Gratitude is a fundamental key to prosperity, and it’s absolutely a key to spiritual prosperity. Because if we aren’t able to receive gratefully, and ready to apply what God gives us, why would He give us more? And if we treat it casually, how can we realistically expect to receive more of His bounty?
It’s not because God enjoys refusing to reward us. It’s because we can only grow according to our own understanding, and we can only come to understand what’s true at our own pace, and in our own time.
God will never force a higher understanding on us. If He gives us opportunities, and we don’t have the right attitude to embrace them, He will give us the freedom to learn willy-nilly until we’re ready to receive humbly and gratefully from His hands.

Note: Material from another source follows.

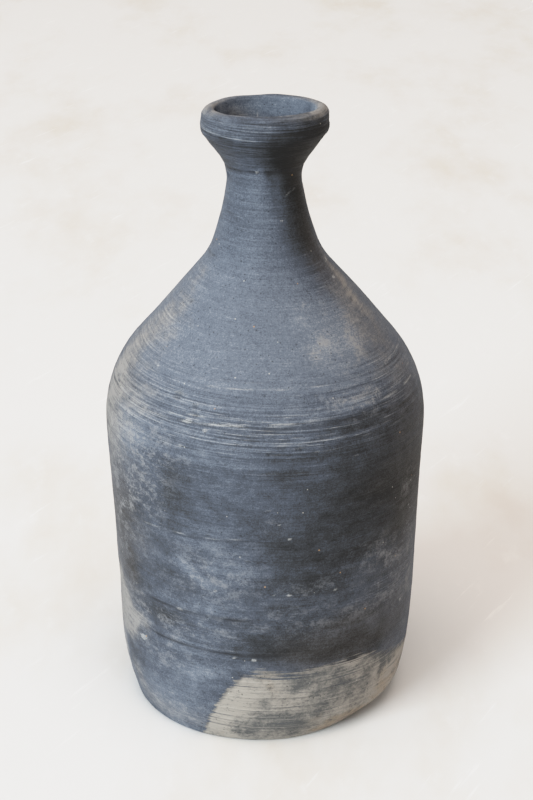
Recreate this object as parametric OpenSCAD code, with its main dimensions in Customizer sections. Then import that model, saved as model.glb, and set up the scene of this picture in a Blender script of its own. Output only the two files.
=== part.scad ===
// Hand-built black clay bottle, free standing on its flat base.
// The fired pot is a stack of clay sections, each luted to the one below on a ring-shaped joint face.
// Origin: the centre of the base. Z runs up the pot's axis. Millimetres.
// A corner is where two straight runs of the outline would meet if it weren't rounded off.

/* [Body] */
// Diameter of the flat base
base_d = 130; // [124:1:134]
// Diameter at the foot's corner
foot_d = 143; // [140:1:146]
// Height of the foot's corner
foot_h = 19.5; // [17:0.5:23]
// Diameter at the corner between wall and shoulder
body_d = 156; // [150:1:162]
// Height of the corner between wall and shoulder
body_h = 167.5; // [160:0.5:175]
// Rounding radius between wall and shoulder
shoulder_round = 62; // [40:1:66]

/* [Neck] */
// Diameter at the kink between shoulder and neck
neck_base_d = 53; // [49:1:57]
// Height of the kink between shoulder and neck, and of the joint between them
neck_base_h = 229; // [226:0.5:232]
// Diameter at the middle of the neck
neck_mid_d = 39; // [37:1:42]
// Height of the middle of the neck
neck_mid_h = 250.5; // [248:0.5:253]
// Diameter at the waist's corner, between neck and cup
waist_d = 32.6; // [32:0.2:35]
// Height of the waist's corner
waist_h = 269.2; // [268:0.2:270.4]
// Diameter of the straight throat inside the neck
throat_d = 22; // [18:0.5:23]
// Height where the throat starts to open downwards into the neck
throat_low_h = 251; // [248:0.5:253]
// Height where the throat starts to open upwards into the cup
throat_top_h = 270.5; // [269.5:0.5:271]

/* [Mouth] */
// Diameter at the corner between cup and lip
cup_d = 59.8; // [57:0.2:62]
// Height of the corner between cup and lip
cup_h = 287.8; // [287.2:0.1:288.6]
// Diameter inside the cup, level with that corner
cup_bore_d = 44; // [43:0.2:46]
// Diameter at the lip's outer top corner
lip_d = 58.2; // [56:0.2:60]
// Diameter of the mouth's opening, level with the crest
mouth_d = 46.8; // [45:0.2:47.6]
// Height of the lip's crest, which is the pot's height
pot_h = 300.5; // [297:0.5:302]

/* [Clay] */
// Thickness of the base slab
slab_t = 8; // [6.5:0.5:8]
// Thickness of the wall and the shoulder
wall_t = 6.4; // [5.4:0.2:7.4]

/* [Joints] */
// Height of the joint between base slab and foot
slab_joint_h = 8.5; // [8.5:0.5:9]
// Outside height of the joint between foot and lower wall
foot_joint_h = 52; // [40:1:70]
// Outside height of the joint between lower and upper wall
wall_joint_h = 113; // [90:1:130]
// Outside height of the joint between upper wall and shoulder
shoulder_joint_h = 172; // [160:1:185]
// Outside height of the joint between neck and cup
cup_joint_h = 272; // [270:0.5:274]
// Outside height of the joint between cup and lip
lip_joint_h = 290; // [288:0.5:291]
// How steeply the bevelled joint faces rise towards the axis, in degrees
joint_bevel = 20; // [10:1:24]

/* [Hidden] */

slate = [0.43, 0.46, 0.53];
charcoal = [0.31, 0.33, 0.38];
soot = [0.25, 0.26, 0.29];
ash = [0.6, 0.58, 0.55];

// Largest turn between two neighbouring points of a rounded corner, in degrees
arc_step = 4;
// A radius outside the pot, and a height that clears it
reach = 100;

base_corner = [base_d / 2, 0];
foot_corner = [foot_d / 2, foot_h];
body_corner = [body_d / 2, body_h];
neck_corner = [neck_base_d / 2, neck_base_h];
neck_middle = [neck_mid_d / 2, neck_mid_h];

// The corners on the way up the outside, from the base to the lip's crest, each with its rounding radius
outside = [
    [base_corner, 1.2],
    [foot_corner, 130],
    [body_corner, shoulder_round],
    [neck_corner, 40],
    [neck_middle, 120],
    [[waist_d / 2, waist_h], 19],
    [[cup_d / 2, cup_h], 7],
    [[lip_d / 2, pot_h], 4]
];

// The corners on the way down the inside, from the mouth to the slab
inside = [
    [[mouth_d / 2, pot_h], 2],
    [[cup_bore_d / 2, cup_h], 10],
    [[throat_d / 2, throat_top_h], 8],
    [[throat_d / 2, throat_low_h], 14],
    [inset(body_corner, neck_corner, neck_middle), 14],
    [inset(foot_corner, body_corner, neck_corner), shoulder_round - wall_t],
    [inset(base_corner, foot_corner, body_corner), 60],
    [[base_d / 2 - 4, slab_t], 9]
];

clay_outline = concat([[0, 0]], path([0, 0], outside, inside[0][0]),
    path(outside[len(outside) - 1][0], inside, [0, slab_t]), [[0, slab_t]]);

// Joint faces from the slab up to the lip, each as [outside height, bevel]
joints = [
    [slab_joint_h, 0],
    [foot_joint_h, joint_bevel],
    [wall_joint_h, joint_bevel],
    [shoulder_joint_h, joint_bevel],
    [neck_base_h, joint_bevel],
    [cup_joint_h, joint_bevel],
    [lip_joint_h, joint_bevel]
];

function unit(v) = v / norm(v);

// The unit vector to the left of the way from a to b, which on the way up the outside points into the clay
function left_of(a, b) = unit([a[1] - b[1], b[0] - a[0]]);

// Corner v of the way a-v-b, moved into the clay by the wall's thickness
function inset(a, v, b) =
    let (mean = unit(left_of(a, v) + left_of(v, b)))
    v + mean * wall_t / (mean * left_of(a, v));

// Corner v of the way a-v-b as the points of an arc of radius r
function rounded(a, v, b, r) =
    let (
        back = unit(a - v),
        ahead = unit(b - v),
        half = acos(back * ahead) / 2,
        centre = v + unit(back + ahead) * r / sin(half),
        first = v + back * r / tan(half) - centre,
        start = atan2(first[1], first[0]),
        turn = (180 - 2 * half) * sign(ahead[0] * back[1] - ahead[1] * back[0]),
        steps = ceil(abs(turn) / arc_step)
    )
    [for (i = [0:steps]) centre + r * [cos(start + turn * i / steps), sin(start + turn * i / steps)]];

// The rounded corners of a list, on a way that comes from point before and goes on to point after
function path(before, corners, after) = [
    for (i = [0:len(corners) - 1])
        each rounded(
            i == 0 ? before : corners[i - 1][0],
            corners[i][0],
            i == len(corners) - 1 ? after : corners[i + 1][0],
            corners[i][1]
        )
];

// Outside radius at height z, between the two outline points that enclose it on the way up
function outside_r(z) =
    let (
        i = [for (k = [0:len(clay_outline) - 2]) if (clay_outline[k + 1][1] > z) k][0],
        low = clay_outline[i],
        high = clay_outline[i + 1]
    )
    low[0] + (high[0] - low[0]) * (z - low[1]) / (high[1] - low[1]);

// Height of joint face i at radius r
function joint_z(i, r) =
    i < 0 ? -reach :
    i == len(joints) ? pot_h + reach :
    joints[i][0] + tan(joints[i][1]) * (outside_r(joints[i][0]) - r);

// The ring of clay between joint face i - 1 and joint face i
module section(i) {
    rotate_extrude($fn = 96)
        intersection() {
            polygon(clay_outline);
            polygon([
                [0, joint_z(i - 1, 0)],
                [reach, joint_z(i - 1, reach)],
                [reach, joint_z(i, reach)],
                [0, joint_z(i, 0)]
            ]);
        }
}

// The flat slab that the pot stands on
module base_slab() { color(ash) section(0); }
// The foot, curving out from the slab
module foot_wall() { color(slate) section(1); }
module lower_wall() { color(charcoal) section(2); }
// The upper wall, with the start of the turn into the shoulder
module upper_wall() { color(soot) section(3); }
module shoulder() { color(slate) section(4); }
// The neck, with the straight throat inside it
module neck() { color(slate) section(5); }
module mouth_cup() { color(charcoal) section(6); }
module lip() { color(slate) section(7); }

base_slab();
foot_wall();
lower_wall();
upper_wall();
shoulder();
neck();
mouth_cup();
lip();
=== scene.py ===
"""Looks of the hand-built black clay bottle: eight luted sections as finely turned meshes, and their clay."""

import math

import bpy
import numpy as np
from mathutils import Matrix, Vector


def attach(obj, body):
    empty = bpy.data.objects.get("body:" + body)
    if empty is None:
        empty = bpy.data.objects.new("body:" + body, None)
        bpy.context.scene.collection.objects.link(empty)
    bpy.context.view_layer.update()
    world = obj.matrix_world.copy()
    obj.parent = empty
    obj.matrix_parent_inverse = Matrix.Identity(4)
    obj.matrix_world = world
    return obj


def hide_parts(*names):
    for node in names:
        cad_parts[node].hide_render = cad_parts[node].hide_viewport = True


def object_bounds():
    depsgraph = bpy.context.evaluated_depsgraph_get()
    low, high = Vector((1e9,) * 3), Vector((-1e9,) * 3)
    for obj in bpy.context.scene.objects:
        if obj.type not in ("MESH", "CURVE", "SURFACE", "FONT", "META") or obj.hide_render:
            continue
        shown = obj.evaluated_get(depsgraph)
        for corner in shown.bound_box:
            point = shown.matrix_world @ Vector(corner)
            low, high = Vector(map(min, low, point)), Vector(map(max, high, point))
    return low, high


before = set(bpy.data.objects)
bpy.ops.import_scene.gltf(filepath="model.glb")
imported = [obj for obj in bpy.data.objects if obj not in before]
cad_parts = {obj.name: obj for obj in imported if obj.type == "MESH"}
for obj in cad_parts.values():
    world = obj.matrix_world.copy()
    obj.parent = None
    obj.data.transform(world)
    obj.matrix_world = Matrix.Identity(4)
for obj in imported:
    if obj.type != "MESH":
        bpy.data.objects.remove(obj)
cad_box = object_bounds()

MM = 0.001
HEIGHT = cad_box[1].z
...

Swamiji’s initiation by his guru, and his life of complete dedication in all the years that followed, offers us a wonderful example of how we need to live on the spiritual path.
When God offers us opportunities, let’s not miss the point. Let’s not get lost in the details, or seize the gift with our human hands and pretend we know what to do with it.

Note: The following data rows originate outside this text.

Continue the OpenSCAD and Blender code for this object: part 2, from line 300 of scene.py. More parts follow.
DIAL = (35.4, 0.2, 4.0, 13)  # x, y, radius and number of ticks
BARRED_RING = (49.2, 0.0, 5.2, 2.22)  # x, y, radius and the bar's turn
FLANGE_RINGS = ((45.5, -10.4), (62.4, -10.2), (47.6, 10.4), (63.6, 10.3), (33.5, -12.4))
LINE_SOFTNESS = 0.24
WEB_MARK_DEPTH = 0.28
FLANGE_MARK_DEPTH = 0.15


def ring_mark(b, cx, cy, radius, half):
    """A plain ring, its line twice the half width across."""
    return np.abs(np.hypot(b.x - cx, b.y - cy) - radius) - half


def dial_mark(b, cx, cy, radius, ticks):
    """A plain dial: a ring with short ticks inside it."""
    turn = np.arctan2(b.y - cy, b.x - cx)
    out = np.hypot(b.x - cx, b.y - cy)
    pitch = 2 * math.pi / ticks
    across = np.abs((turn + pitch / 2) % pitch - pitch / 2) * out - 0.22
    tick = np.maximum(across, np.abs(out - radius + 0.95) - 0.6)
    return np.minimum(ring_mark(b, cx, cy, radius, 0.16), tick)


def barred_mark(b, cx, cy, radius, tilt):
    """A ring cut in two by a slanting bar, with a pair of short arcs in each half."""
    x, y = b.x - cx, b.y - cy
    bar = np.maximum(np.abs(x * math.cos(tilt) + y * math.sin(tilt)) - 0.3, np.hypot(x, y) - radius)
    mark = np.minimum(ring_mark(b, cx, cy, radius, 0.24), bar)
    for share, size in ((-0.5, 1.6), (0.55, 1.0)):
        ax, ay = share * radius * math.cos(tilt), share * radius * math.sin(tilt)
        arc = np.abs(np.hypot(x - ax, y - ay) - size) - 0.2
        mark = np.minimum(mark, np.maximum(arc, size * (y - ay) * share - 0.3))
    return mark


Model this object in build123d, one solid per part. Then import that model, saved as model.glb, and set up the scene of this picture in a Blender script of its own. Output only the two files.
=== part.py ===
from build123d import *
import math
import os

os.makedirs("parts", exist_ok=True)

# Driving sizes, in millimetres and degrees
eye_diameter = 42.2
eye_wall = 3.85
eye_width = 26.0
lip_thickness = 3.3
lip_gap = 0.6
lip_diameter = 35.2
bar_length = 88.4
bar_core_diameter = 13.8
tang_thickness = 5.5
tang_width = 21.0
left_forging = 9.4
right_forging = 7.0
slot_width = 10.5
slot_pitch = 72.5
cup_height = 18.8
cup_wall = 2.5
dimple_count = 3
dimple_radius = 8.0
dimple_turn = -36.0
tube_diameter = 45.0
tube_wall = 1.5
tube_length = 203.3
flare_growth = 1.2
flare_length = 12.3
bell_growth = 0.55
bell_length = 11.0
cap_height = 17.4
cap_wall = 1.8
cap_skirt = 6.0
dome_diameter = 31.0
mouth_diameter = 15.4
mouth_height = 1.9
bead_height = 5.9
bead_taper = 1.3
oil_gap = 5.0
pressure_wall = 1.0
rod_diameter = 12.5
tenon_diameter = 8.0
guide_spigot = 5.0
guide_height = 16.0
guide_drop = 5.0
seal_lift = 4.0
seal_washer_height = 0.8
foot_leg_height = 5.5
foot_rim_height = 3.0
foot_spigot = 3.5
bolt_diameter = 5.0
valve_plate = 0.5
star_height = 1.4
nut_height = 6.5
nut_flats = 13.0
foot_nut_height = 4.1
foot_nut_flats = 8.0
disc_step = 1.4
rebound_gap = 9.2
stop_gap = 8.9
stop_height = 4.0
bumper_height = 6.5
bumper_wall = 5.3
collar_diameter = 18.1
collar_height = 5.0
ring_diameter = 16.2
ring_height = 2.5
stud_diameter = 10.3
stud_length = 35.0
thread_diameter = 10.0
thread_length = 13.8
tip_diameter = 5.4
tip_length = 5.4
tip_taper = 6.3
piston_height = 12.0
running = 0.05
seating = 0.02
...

Let’s go for the heart and soul of what God offers us, and what He asks of us. Let’s give ourselves completely to meditation and devotion, and to love and kindness, so that we can be willing channels to give His love to others. Because that’s all that this path is about.
I listened to a talk recently by a woman who’s a minister of another tradition. She was on the point of retiring, and having reached the end of her life of active service, she said, “I used to have all kinds of ideas about what my spiritual mission was in this world, but now I understand it so simply. I was born to be a channel of God’s love to everyone I meet. And that’s all.”
That’s why we say Paramhansa Yogananda’s prayer: “May Thy love shine forever on the sanctuary of my devotion, and may I be able to awaken Thy love in all hearts.”
Because that’s the point. That’s all there is to the spiritual path, and nothing else matters. Call him “Seer Yutetragi” if you like, but give him your heart, and then be eager to share whatever he gives you with all.
(From Asha’s talk during Sunday service at Ananda Sangha in Palo Alto, California on March 12, 2000.)